*** DATA FOR PROCESSING ***
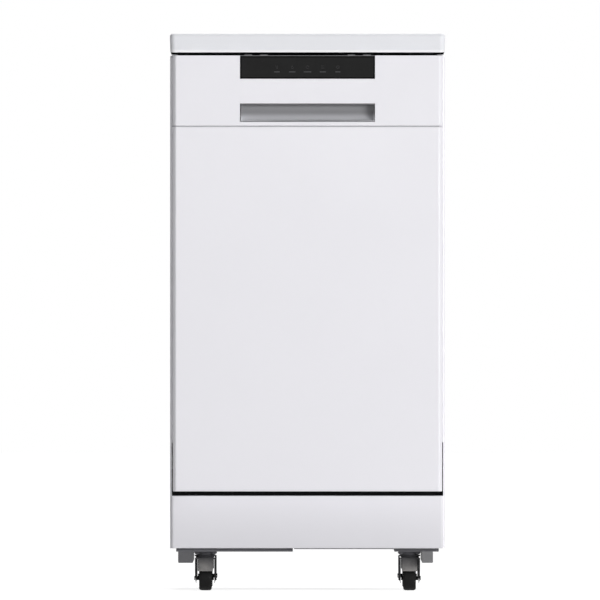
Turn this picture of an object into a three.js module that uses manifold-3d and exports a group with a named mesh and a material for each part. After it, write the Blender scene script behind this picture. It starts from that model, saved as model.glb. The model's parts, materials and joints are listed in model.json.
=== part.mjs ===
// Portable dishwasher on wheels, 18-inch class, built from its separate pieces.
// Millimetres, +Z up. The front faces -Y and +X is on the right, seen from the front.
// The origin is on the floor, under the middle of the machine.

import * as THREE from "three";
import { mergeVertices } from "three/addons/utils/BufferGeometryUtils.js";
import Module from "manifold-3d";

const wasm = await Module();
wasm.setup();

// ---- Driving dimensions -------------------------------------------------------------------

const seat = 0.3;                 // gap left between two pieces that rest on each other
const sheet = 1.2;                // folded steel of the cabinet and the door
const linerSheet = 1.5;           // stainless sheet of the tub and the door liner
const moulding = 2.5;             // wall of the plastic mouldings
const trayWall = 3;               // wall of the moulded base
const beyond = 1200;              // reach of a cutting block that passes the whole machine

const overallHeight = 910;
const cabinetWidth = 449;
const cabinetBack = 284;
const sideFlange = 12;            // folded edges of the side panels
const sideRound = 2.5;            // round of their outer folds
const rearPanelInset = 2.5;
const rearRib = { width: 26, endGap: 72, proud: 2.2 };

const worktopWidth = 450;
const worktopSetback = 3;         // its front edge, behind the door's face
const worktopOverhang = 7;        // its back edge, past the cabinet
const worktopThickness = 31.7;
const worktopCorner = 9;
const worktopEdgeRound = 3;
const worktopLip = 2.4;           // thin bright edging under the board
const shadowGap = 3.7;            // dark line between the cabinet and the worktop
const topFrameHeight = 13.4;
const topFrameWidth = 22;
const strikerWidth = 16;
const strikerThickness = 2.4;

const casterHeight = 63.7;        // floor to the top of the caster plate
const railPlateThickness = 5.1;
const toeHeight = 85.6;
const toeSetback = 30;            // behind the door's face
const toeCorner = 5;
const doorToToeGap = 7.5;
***
*** DATA FOR PROCESSING ***
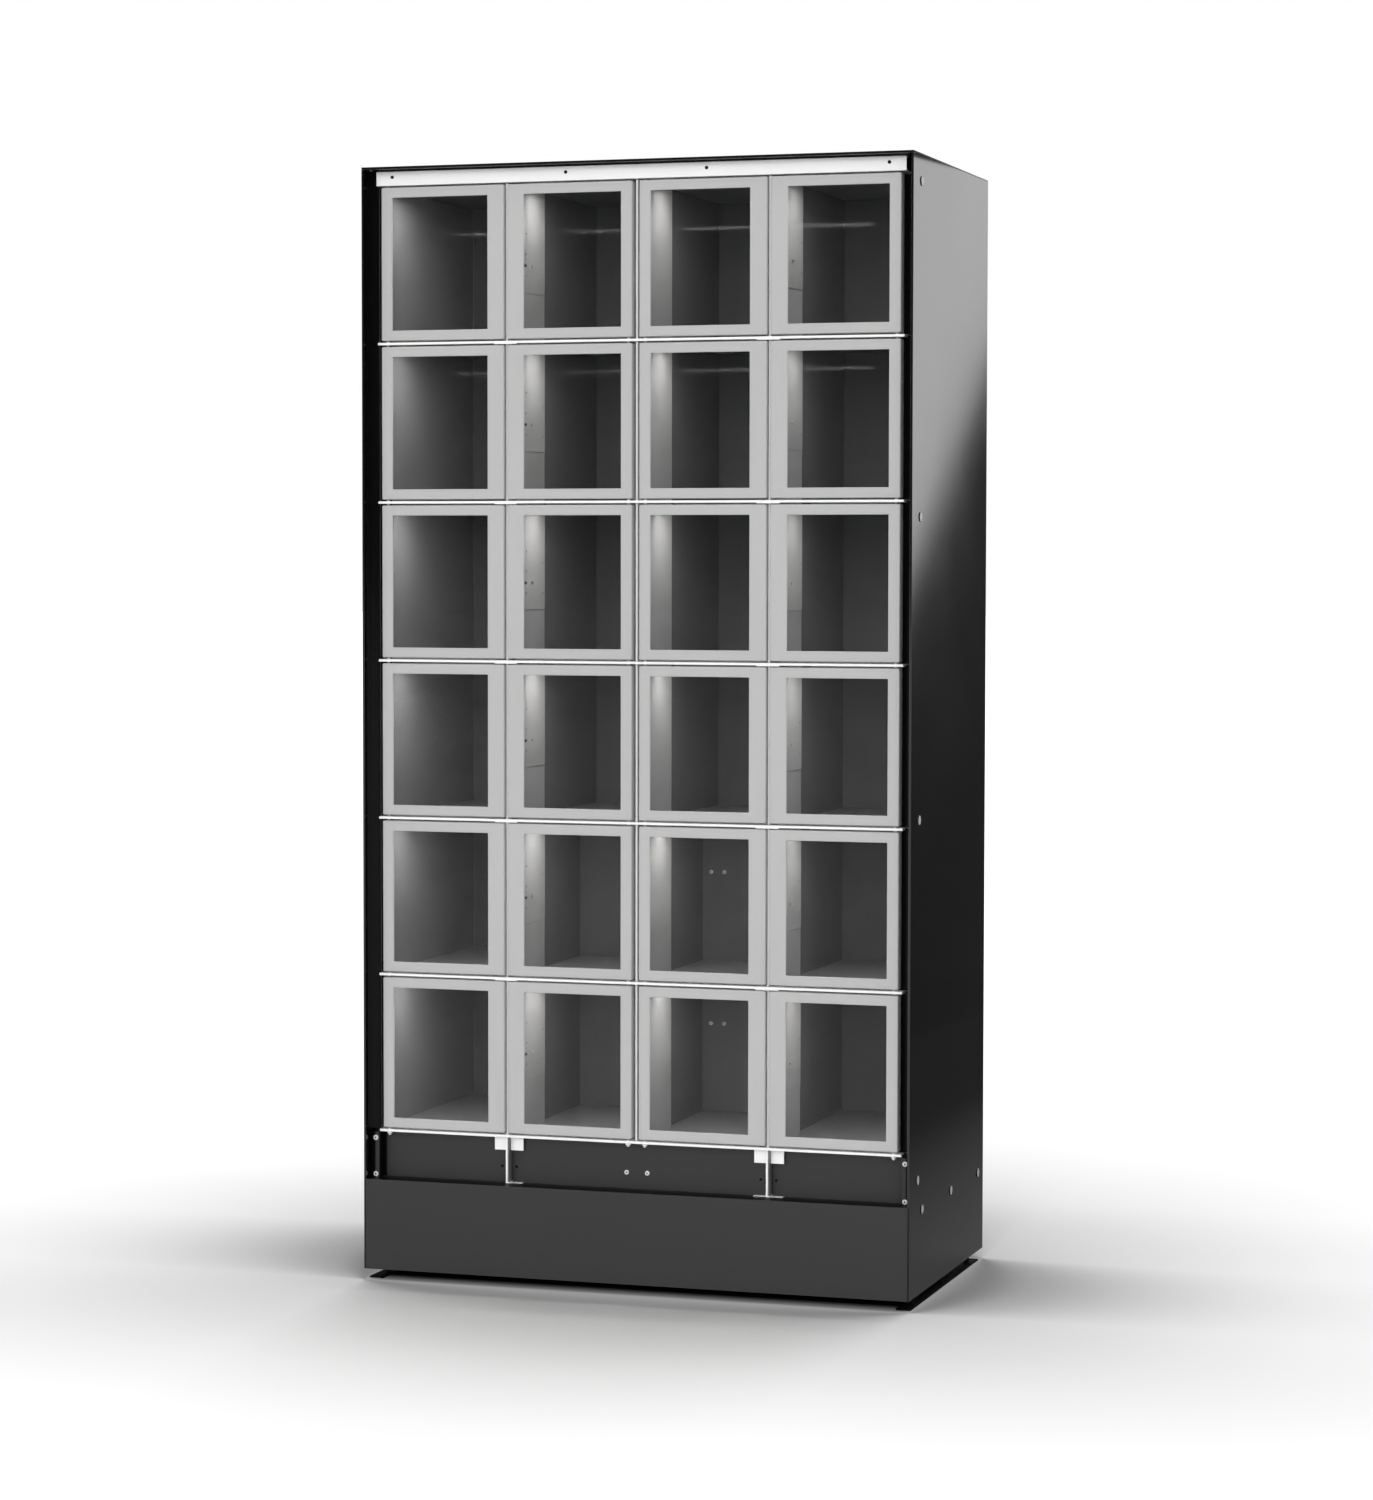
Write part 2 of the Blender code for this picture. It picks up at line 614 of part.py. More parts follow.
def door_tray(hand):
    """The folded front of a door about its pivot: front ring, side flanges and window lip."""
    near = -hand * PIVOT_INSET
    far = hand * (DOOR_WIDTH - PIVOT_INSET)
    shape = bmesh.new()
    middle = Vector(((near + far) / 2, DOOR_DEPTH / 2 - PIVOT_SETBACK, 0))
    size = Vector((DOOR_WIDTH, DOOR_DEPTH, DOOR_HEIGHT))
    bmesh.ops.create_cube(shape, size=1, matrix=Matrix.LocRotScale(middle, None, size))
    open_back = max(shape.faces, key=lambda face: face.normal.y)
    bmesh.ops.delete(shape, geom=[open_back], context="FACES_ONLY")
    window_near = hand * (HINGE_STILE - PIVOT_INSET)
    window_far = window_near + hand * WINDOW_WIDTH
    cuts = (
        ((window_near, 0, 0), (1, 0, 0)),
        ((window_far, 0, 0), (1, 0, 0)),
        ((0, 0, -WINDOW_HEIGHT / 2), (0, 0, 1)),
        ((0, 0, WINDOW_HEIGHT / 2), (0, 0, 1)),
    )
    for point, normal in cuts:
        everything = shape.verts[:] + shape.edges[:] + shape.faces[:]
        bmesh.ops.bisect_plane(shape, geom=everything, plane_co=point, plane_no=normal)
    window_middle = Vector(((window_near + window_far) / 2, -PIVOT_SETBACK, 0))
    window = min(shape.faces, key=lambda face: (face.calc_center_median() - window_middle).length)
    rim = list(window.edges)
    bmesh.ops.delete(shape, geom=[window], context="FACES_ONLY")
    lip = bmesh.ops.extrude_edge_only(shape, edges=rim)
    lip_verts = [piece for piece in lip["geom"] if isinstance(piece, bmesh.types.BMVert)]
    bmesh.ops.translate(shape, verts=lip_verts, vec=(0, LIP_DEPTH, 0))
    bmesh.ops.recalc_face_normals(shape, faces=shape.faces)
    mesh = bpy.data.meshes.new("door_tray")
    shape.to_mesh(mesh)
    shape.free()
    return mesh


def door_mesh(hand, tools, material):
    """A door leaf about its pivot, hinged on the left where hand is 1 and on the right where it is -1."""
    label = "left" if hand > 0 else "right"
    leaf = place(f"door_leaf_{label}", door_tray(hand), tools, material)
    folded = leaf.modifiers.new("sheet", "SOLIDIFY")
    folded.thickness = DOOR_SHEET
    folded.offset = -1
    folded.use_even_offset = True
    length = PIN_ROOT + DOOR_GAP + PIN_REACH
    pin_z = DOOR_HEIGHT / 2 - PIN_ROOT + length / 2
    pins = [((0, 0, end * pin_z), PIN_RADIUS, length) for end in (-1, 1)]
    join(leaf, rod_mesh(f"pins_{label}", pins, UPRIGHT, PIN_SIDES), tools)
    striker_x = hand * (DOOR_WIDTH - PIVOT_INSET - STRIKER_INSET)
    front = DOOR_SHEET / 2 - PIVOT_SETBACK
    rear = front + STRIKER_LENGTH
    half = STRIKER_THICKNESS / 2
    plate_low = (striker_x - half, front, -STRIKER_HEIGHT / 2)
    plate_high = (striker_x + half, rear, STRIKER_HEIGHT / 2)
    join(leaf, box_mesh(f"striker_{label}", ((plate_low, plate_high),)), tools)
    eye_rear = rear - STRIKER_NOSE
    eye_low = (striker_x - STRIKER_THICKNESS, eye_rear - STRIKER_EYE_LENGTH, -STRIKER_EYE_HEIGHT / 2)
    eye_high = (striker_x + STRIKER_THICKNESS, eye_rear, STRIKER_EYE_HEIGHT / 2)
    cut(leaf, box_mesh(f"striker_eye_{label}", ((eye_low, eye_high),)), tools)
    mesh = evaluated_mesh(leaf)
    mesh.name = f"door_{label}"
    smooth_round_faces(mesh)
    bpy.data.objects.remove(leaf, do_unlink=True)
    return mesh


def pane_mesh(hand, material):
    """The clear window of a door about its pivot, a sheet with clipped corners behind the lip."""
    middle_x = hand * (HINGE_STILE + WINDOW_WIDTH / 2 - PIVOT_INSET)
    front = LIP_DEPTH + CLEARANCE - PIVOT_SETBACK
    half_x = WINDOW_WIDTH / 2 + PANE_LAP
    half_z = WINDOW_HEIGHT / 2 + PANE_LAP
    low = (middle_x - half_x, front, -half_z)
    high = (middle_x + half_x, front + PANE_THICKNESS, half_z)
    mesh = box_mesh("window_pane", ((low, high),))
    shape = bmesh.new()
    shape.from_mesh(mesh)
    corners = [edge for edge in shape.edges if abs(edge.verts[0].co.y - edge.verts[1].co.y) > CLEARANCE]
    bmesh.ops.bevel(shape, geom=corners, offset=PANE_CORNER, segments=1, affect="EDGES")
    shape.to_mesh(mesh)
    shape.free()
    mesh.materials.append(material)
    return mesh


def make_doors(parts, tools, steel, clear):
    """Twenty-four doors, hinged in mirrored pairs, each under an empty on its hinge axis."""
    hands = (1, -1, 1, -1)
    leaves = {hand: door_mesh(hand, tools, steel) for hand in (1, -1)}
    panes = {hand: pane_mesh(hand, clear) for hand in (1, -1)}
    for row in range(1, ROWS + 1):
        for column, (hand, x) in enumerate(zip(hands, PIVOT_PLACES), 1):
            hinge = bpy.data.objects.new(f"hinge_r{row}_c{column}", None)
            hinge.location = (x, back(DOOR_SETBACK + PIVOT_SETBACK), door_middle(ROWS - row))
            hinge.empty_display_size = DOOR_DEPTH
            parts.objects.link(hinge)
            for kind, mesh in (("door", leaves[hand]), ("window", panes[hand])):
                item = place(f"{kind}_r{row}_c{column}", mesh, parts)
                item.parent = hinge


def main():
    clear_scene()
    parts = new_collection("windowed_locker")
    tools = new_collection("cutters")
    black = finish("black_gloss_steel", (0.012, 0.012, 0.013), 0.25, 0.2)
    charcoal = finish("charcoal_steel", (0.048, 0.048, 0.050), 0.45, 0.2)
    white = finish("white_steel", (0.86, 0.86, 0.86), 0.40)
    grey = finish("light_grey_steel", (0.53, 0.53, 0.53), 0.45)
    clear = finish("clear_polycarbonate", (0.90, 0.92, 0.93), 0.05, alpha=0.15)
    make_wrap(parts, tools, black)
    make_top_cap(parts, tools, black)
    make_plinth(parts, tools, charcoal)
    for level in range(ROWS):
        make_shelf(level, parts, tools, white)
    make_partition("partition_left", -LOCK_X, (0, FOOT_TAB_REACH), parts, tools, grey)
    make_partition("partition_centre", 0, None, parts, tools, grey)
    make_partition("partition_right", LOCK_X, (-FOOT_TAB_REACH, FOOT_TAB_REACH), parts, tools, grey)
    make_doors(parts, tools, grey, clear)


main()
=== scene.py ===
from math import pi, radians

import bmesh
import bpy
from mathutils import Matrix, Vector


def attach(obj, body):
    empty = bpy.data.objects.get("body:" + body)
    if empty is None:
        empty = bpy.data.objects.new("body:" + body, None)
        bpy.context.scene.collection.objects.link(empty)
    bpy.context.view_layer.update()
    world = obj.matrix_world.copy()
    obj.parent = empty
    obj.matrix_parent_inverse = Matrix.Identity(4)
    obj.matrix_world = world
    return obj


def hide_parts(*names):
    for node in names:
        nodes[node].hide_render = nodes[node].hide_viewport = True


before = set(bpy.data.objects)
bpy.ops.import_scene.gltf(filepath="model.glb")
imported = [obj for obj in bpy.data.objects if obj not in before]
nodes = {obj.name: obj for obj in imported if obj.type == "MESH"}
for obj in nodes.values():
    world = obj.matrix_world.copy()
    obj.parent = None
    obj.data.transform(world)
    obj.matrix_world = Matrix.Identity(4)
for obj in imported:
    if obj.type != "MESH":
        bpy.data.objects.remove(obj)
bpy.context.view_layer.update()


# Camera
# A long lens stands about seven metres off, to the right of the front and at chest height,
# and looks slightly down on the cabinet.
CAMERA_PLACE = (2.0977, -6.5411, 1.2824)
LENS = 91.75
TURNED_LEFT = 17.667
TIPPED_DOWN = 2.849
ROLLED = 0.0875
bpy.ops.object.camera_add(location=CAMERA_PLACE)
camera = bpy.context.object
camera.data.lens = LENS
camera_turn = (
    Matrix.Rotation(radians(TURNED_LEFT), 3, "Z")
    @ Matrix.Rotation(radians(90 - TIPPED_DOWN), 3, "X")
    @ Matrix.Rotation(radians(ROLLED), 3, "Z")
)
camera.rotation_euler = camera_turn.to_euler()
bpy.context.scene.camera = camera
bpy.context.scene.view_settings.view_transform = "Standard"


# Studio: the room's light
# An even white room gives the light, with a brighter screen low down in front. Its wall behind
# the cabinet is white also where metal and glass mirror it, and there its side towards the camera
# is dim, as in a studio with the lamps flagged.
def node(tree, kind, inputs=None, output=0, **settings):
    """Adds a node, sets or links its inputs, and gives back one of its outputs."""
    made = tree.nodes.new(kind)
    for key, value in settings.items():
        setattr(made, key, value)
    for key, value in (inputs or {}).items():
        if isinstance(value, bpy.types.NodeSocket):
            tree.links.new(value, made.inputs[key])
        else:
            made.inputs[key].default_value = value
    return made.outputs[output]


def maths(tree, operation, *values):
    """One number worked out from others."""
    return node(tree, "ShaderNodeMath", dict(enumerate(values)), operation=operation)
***
In the listing above, find the line with "None, parts, tools, grey)" and the line with "obj.matrix_world = Matrix.Identity(4)", then print exactly those two lines and every line between them, and nothing more.

__OUTPUT FOR THIS EXERCISE__:
    make_partition("partition_centre", 0, None, parts, tools, grey)
    make_partition("partition_right", LOCK_X, (-FOOT_TAB_REACH, FOOT_TAB_REACH), parts, tools, grey)
    make_doors(parts, tools, grey, clear)


main()
=== scene.py ===
from math import pi, radians

import bmesh
import bpy
from mathutils import Matrix, Vector


def attach(obj, body):
    empty = bpy.data.objects.get("body:" + body)
    if empty is None:
        empty = bpy.data.objects.new("body:" + body, None)
        bpy.context.scene.collection.objects.link(empty)
    bpy.context.view_layer.update()
    world = obj.matrix_world.copy()
    obj.parent = empty
    obj.matrix_parent_inverse = Matrix.Identity(4)
    obj.matrix_world = world
    return obj


def hide_parts(*names):
    for node in names:
        nodes[node].hide_render = nodes[node].hide_viewport = True


before = set(bpy.data.objects)
bpy.ops.import_scene.gltf(filepath="model.glb")
imported = [obj for obj in bpy.data.objects if obj not in before]
nodes = {obj.name: obj for obj in imported if obj.type == "MESH"}
for obj in nodes.values():
    world = obj.matrix_world.copy()
    obj.parent = None
    obj.data.transform(world)
    obj.matrix_world = Matrix.Identity(4)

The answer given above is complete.